If you plan to make a diff on millions of records that may saturate the memory, you should select another connection.

Report Type

The report-type argument defines the report generated:

Name	Grain	Accumulator	A record is
summary	resource	No	Yes/No equality report with diff stats
unified	record	Yes	input and target record

An accumulator report is a report that will accumulate the changes. You can set their location with the Diff Data Uri

Data Origin

The data-origin defines the origin of the data to compare.

Name	Description
record (default)	the records of the data resource
structure	the structure (column definitions) of the data resource
attributes	the scalar data attributes of the data resource

Driver Columns

The driver columns are the columns that drives the comparison process.

For instance, if you compare two resources that have an unique id column,

if the diff has fetched:
- a input record with a id value of 1
- a target record with a id value of 2
the diff will:
- mark the input record has missing in the target
- fetch records only from the input until it finds the record with the id 2 or above.

By default, the driver columns are:

the primary key columns if found
the first unique key columns if found
otherwise all columns.

Note: the equality on driver columns is always loose.

Why?

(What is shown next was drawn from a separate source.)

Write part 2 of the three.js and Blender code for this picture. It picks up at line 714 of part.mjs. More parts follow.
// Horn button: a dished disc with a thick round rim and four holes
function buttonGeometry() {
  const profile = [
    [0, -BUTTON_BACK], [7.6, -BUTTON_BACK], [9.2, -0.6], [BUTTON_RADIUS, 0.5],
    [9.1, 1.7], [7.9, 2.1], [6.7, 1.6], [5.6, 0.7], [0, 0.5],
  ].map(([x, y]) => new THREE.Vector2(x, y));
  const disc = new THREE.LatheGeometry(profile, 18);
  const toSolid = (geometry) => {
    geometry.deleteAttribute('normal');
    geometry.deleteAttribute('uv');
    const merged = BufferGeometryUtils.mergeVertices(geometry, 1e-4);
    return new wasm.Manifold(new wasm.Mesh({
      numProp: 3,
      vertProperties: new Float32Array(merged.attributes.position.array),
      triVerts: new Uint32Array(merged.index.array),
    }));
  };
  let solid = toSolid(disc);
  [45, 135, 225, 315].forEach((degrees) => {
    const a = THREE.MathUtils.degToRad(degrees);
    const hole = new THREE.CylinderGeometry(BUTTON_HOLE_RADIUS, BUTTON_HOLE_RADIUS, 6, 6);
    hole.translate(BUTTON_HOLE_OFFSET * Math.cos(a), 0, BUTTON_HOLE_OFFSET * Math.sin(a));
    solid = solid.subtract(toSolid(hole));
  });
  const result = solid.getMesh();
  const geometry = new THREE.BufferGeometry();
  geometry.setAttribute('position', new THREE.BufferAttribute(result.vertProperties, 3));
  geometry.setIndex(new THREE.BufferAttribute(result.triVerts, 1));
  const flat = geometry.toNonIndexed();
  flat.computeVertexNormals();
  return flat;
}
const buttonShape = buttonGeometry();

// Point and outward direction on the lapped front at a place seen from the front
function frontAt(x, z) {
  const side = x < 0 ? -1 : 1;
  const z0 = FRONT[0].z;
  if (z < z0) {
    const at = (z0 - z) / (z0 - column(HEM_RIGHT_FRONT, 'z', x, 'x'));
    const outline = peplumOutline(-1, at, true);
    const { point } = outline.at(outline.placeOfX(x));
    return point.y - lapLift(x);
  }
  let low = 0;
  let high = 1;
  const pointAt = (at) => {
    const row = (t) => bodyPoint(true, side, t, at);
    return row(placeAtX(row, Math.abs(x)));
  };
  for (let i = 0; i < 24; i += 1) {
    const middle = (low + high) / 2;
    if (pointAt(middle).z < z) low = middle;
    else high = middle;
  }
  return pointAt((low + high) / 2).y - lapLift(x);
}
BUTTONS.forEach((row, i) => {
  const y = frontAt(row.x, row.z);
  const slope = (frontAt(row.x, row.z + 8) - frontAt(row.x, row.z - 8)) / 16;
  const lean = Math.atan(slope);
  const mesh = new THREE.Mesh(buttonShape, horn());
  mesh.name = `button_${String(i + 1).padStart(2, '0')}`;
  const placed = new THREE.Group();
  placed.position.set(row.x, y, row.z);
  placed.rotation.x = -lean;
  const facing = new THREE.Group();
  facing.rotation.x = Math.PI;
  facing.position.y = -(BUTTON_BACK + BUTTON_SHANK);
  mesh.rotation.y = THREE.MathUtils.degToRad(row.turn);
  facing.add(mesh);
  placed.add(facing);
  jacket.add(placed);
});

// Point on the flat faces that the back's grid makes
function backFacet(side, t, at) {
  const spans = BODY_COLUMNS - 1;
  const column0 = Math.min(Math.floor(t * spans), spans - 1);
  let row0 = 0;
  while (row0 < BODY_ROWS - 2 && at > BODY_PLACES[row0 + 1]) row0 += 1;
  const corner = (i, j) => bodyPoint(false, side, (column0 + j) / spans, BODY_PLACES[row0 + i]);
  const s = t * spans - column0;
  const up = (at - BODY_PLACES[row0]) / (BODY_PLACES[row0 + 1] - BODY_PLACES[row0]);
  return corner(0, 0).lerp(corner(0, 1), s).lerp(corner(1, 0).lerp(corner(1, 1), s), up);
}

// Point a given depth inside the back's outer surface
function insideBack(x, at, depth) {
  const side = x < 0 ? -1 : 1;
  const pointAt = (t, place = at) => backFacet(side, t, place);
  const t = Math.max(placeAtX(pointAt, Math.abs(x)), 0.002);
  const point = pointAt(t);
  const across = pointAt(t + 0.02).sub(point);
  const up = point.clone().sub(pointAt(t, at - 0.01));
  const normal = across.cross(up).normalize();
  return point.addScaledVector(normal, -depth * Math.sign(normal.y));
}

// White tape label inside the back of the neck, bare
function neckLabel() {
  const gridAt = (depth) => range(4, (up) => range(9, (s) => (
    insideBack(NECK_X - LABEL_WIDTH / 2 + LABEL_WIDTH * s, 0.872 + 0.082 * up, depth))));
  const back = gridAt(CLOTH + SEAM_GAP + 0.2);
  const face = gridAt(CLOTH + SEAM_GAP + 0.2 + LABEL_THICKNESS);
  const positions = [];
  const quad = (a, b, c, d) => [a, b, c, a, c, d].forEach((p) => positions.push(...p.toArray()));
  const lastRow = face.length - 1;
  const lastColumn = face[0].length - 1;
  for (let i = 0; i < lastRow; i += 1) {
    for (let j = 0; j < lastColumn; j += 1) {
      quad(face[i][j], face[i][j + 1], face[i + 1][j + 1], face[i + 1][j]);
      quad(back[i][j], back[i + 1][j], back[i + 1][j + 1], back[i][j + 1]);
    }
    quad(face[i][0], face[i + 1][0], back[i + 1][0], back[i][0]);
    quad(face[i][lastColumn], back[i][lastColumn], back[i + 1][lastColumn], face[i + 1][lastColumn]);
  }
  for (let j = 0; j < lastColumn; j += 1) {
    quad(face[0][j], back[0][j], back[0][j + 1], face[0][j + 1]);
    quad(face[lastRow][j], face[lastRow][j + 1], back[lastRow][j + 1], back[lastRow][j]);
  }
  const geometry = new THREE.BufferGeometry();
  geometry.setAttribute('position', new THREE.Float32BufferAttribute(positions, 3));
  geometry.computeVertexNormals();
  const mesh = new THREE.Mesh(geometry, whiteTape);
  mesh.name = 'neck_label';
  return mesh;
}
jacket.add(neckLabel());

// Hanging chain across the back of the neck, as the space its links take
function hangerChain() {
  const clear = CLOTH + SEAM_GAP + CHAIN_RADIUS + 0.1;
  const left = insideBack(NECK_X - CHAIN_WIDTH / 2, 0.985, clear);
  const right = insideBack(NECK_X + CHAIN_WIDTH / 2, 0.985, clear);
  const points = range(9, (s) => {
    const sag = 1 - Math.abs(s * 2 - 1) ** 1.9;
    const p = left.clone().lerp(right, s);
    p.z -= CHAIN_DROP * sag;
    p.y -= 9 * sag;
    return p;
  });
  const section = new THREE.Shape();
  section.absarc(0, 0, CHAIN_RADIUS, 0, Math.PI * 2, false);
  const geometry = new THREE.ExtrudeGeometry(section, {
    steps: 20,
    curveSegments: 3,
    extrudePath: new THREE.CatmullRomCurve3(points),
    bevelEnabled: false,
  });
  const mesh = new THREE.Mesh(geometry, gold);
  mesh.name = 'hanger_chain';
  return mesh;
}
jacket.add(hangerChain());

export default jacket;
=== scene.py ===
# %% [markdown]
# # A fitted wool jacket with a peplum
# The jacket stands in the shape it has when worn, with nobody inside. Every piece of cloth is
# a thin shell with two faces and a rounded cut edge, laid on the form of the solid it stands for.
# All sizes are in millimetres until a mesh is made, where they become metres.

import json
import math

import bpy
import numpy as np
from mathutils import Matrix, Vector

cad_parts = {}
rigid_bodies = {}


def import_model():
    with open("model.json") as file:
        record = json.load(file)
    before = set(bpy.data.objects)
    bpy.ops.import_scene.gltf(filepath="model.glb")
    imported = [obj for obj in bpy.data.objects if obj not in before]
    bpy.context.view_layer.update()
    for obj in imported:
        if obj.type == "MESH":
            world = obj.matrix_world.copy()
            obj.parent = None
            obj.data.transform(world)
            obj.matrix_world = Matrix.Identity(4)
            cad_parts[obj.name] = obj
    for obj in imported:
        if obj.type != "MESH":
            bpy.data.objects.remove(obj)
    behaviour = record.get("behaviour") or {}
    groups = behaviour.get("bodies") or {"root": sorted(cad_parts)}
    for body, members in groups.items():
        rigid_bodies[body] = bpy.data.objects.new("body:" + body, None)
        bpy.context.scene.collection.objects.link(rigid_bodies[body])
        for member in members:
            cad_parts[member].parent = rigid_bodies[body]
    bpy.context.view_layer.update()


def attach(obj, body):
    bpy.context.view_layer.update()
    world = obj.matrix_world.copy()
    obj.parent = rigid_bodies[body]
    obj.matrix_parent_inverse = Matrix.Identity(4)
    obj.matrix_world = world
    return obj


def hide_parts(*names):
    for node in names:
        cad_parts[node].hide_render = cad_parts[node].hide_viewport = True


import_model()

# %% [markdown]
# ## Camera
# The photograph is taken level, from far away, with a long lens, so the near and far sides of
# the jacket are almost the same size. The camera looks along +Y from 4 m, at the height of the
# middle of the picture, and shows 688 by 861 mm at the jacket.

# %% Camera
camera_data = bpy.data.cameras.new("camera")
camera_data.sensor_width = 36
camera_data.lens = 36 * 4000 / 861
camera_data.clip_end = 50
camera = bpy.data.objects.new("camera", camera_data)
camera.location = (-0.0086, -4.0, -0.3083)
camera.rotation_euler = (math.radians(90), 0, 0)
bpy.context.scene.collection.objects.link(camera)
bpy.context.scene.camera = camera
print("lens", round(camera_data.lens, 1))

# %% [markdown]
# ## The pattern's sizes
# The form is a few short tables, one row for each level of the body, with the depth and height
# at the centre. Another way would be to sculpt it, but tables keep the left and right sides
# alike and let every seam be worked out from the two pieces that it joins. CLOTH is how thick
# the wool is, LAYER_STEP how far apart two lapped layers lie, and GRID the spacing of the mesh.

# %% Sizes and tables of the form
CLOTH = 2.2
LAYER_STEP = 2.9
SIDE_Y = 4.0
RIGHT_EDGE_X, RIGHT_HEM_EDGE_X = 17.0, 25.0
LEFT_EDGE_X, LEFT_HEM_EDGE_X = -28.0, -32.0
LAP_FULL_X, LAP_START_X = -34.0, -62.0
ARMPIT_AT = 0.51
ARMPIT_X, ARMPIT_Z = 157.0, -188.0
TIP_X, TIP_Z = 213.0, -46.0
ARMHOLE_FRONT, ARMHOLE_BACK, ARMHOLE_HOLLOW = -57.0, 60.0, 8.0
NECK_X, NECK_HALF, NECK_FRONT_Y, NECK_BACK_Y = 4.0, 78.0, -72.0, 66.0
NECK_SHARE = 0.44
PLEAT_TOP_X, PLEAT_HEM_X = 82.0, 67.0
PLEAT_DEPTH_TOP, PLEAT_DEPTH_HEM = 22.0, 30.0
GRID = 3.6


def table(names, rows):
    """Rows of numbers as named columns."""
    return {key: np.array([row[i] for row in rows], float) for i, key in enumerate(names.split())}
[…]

If this not the case, the diff would report a added and deleted record change because the record identifier would not match and it will be difficult to spot it. With a loose equality,

the record are the same
but the driver columns get a blue color (the color of loose equality)

Equality Type

The equality-type defines the strictness of the equality about the data type

If loss
- the character 2 will be equal to the number 2
- float equality will also be lose
- empty string or string with only white space will be equal to null
- the string yes would be equal to the boolean true
If strict, the equality will fail if the data type is not the same

Note: in a strict equality, if the data type of the driver column are not the same, the string version is used to determine the order of the diff.

Terminal-Colors

If true, the following terminal colors escape sequences are applied:

green for an added change
red for a deleted change
blue for a type change (ie loose equality)

Report Type

Unified

An unified report has the following structure (columns):

at minima the status diff column and optionally other diff_columns
and the columns of the input/target

Status Column

The status column gives a short description of the change.

The format is:

(+|-)n (n)

where:

+ for added record in the target (ie record found in the target but not in the input)
- for deleted records in the target (ie record found in the input but not in the target)
n is the change id (added only when the change is a value modification)
(n) is the record id if no driver_columns was specified

An empty status means no change.

Example:

value modification without driver_columns,

status  color
------  -----
+1 (2)  blue
-1 (2)  red

where:

this is the first change, ie the 1 in +1 and -1,
+ - the target record
- - the input record
(2) - 2nd record in the target and input

Diff Columns

With the report-diff-columns, you can add any of the following columns:

Name	Description
change_id	change identifier The third change would have the number 3) The last number on the report would show the total number of change found.
colors	A color definition for the print operation
id	a report sequence identifier to locate the report records
origin	the origin of the record * Source means that the record comes from the source * Target means that record comes from the target * Blank means that the record is the same in the source and in the target
origin_id	the record id of the input or target origin (row id, line id, …)
status	The type of change

With the report-diff-column-prefix, you can change the prefix added to the name.

Summary

A summary report is a report with one line that contains the following columns:

Name	Type	Description
from	varchar	the input data uri (also known as the original, source or left resource)
to	varchar	the target data uri (also known as the new, target or right resource)
equals	boolean	the equality result (yes/no)
record_count	long	the number of record compared
change_count	long	the number of record changed A record deletion, addition or update count towards 1 change

In case of multiple input/target, you can aggregate the summary report with the concat operation.